Your objective – Find every line in the records below that contains the word "parts", and copy each such line.

Information shown –
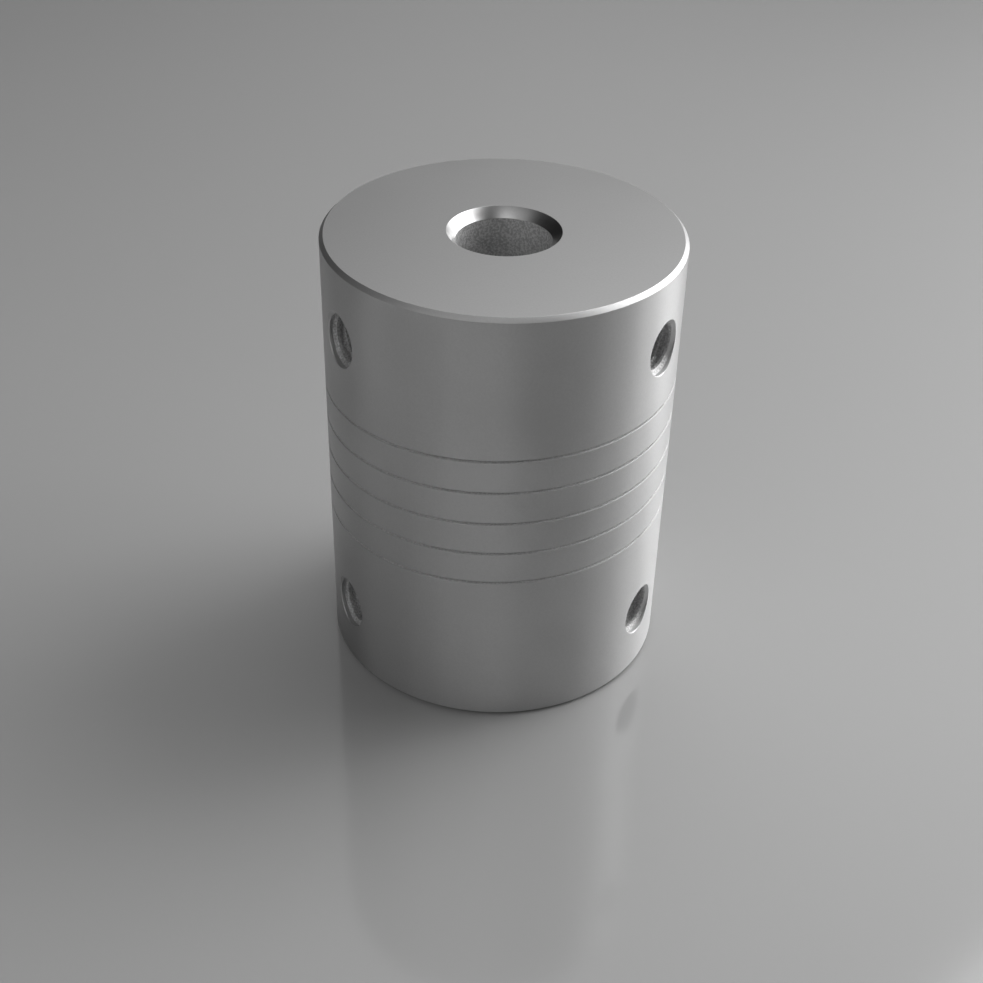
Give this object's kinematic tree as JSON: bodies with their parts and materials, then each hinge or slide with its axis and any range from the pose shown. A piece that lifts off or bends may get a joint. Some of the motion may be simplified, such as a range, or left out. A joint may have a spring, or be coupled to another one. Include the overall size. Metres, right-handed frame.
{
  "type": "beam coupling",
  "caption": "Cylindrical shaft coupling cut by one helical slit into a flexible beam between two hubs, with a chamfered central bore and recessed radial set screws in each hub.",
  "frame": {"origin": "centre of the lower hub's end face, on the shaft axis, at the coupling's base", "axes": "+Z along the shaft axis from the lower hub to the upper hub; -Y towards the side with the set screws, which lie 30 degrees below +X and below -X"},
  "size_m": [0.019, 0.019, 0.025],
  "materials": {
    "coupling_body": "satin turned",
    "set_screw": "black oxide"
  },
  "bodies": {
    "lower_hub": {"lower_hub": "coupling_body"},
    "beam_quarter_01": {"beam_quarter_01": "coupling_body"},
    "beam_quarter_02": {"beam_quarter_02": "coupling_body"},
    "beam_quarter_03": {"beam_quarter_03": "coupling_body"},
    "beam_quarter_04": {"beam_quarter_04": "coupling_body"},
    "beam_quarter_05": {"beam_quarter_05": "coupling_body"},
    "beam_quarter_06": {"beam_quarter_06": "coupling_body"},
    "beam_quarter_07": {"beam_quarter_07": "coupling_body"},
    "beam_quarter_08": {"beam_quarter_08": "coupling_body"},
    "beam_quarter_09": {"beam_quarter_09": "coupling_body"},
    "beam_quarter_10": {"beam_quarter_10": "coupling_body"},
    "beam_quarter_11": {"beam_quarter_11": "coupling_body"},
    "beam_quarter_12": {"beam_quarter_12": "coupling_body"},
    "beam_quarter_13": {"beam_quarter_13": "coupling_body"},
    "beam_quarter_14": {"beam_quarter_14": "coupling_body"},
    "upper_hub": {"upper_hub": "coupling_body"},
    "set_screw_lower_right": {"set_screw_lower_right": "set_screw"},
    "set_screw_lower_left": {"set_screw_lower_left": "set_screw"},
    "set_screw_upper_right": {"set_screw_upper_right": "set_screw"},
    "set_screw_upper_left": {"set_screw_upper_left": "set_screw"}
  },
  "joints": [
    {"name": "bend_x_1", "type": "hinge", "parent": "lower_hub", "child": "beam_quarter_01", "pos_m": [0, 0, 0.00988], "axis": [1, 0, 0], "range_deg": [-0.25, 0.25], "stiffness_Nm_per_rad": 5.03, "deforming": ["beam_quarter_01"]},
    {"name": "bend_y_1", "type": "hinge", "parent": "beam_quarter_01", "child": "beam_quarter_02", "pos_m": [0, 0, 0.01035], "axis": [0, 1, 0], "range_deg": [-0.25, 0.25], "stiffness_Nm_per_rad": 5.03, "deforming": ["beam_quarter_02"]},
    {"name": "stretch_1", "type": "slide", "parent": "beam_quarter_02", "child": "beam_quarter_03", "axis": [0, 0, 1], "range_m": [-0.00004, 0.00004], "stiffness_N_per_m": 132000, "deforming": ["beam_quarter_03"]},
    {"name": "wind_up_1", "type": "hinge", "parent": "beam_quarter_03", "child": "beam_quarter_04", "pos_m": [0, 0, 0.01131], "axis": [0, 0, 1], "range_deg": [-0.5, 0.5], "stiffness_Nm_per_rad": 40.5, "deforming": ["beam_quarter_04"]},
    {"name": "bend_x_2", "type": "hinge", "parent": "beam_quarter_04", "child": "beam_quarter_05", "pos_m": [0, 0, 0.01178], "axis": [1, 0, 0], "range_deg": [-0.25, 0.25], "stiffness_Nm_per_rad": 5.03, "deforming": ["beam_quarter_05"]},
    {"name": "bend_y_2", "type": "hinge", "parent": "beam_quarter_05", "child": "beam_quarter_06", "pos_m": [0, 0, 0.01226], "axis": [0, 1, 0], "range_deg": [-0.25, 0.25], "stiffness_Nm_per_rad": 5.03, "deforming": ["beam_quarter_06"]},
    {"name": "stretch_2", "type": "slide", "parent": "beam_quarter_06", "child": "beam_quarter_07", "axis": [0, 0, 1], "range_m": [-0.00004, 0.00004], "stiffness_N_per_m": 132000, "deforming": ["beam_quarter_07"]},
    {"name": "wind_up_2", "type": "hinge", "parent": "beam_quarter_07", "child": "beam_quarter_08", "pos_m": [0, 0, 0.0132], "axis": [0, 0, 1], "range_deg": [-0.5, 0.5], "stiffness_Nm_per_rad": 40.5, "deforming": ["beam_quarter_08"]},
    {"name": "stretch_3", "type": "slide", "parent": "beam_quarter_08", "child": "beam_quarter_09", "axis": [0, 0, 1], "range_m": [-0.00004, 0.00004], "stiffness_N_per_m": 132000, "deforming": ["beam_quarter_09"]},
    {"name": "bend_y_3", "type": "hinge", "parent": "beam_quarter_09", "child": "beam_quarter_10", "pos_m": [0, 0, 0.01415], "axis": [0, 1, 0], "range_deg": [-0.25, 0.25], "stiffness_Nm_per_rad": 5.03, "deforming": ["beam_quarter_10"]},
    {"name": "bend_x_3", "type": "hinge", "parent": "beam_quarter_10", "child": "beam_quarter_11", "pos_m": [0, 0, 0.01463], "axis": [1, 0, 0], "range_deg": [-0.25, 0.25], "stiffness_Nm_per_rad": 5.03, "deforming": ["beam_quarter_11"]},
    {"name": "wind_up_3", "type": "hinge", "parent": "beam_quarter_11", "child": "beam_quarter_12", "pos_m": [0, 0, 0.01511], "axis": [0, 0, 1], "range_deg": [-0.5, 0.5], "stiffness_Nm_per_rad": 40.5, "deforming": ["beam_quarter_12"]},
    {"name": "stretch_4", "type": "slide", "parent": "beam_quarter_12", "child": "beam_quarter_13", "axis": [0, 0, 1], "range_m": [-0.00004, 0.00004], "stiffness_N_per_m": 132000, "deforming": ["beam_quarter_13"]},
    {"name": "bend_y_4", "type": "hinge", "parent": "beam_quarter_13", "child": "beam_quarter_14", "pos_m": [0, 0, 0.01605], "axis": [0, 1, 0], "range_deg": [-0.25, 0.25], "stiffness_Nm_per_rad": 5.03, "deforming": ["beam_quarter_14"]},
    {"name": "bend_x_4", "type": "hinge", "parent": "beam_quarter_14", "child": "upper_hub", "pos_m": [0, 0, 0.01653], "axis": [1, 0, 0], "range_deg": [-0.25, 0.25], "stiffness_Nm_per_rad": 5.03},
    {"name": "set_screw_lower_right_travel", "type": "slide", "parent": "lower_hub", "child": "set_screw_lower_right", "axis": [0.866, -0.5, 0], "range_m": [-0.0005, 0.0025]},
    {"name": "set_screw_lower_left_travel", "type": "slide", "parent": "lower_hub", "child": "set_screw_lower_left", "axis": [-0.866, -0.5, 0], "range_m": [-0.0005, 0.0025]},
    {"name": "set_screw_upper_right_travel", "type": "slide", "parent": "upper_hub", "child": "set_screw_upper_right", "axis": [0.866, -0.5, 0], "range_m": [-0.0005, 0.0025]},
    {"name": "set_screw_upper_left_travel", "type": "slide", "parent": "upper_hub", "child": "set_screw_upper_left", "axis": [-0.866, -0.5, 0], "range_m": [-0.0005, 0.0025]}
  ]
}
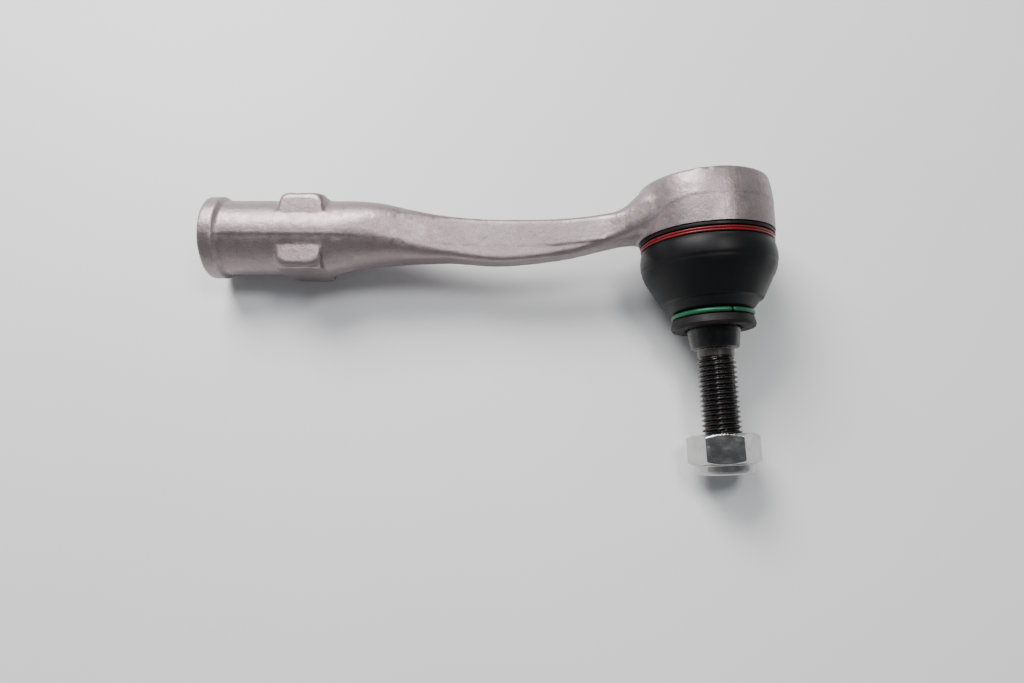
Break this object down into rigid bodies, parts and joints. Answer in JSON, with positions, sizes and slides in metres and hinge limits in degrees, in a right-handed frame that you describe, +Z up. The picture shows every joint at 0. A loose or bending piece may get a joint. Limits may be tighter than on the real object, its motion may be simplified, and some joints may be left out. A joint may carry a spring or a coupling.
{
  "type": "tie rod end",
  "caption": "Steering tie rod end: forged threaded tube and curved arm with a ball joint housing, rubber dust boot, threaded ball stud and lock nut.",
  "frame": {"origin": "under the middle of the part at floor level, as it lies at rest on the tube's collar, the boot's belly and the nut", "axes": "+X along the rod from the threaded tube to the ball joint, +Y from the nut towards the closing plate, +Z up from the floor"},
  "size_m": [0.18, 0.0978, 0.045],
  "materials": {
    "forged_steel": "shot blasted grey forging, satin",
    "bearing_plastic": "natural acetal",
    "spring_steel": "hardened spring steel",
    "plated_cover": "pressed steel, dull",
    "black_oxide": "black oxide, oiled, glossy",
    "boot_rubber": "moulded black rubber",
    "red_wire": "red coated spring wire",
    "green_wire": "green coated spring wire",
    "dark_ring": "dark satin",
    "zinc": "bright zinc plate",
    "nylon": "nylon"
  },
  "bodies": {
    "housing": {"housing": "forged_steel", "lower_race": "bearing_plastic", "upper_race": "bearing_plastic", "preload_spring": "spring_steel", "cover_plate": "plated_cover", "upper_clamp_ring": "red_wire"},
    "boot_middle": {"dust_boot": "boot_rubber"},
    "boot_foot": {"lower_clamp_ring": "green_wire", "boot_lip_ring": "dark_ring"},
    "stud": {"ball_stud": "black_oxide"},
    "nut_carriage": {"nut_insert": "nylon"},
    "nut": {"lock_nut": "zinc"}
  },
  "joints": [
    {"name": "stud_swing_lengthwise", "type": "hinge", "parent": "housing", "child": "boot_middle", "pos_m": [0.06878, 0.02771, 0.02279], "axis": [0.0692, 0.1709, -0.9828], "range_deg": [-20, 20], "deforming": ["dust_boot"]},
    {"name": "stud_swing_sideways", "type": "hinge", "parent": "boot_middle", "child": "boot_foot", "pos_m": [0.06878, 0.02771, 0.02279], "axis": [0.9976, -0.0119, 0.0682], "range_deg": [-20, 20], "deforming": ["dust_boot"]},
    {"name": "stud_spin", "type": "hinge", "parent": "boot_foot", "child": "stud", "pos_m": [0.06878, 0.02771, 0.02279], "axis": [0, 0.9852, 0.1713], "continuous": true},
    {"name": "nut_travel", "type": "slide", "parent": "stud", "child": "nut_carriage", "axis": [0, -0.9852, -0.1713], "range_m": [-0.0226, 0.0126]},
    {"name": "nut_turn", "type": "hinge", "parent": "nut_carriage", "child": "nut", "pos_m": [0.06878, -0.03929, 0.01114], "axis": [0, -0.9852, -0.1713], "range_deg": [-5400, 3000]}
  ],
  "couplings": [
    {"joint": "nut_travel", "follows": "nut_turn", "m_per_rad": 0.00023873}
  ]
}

Reply to the exercise –
Give this object's kinematic tree as JSON: bodies with their parts and materials, then each hinge or slide with its axis and any range from the pose shown. A piece that lifts off or bends may get a joint. Some of the motion may be simplified, such as a range, or left out. A joint may have a spring, or be coupled to another one. Include the overall size. Metres, right-handed frame.
Break this object down into rigid bodies, parts and joints. Answer in JSON, with positions, sizes and slides in metres and hinge limits in degrees, in a right-handed frame that you describe, +Z up. The picture shows every joint at 0. A loose or bending piece may get a joint. Limits may be tighter than on the real object, its motion may be simplified, and some joints may be left out. A joint may carry a spring or a coupling.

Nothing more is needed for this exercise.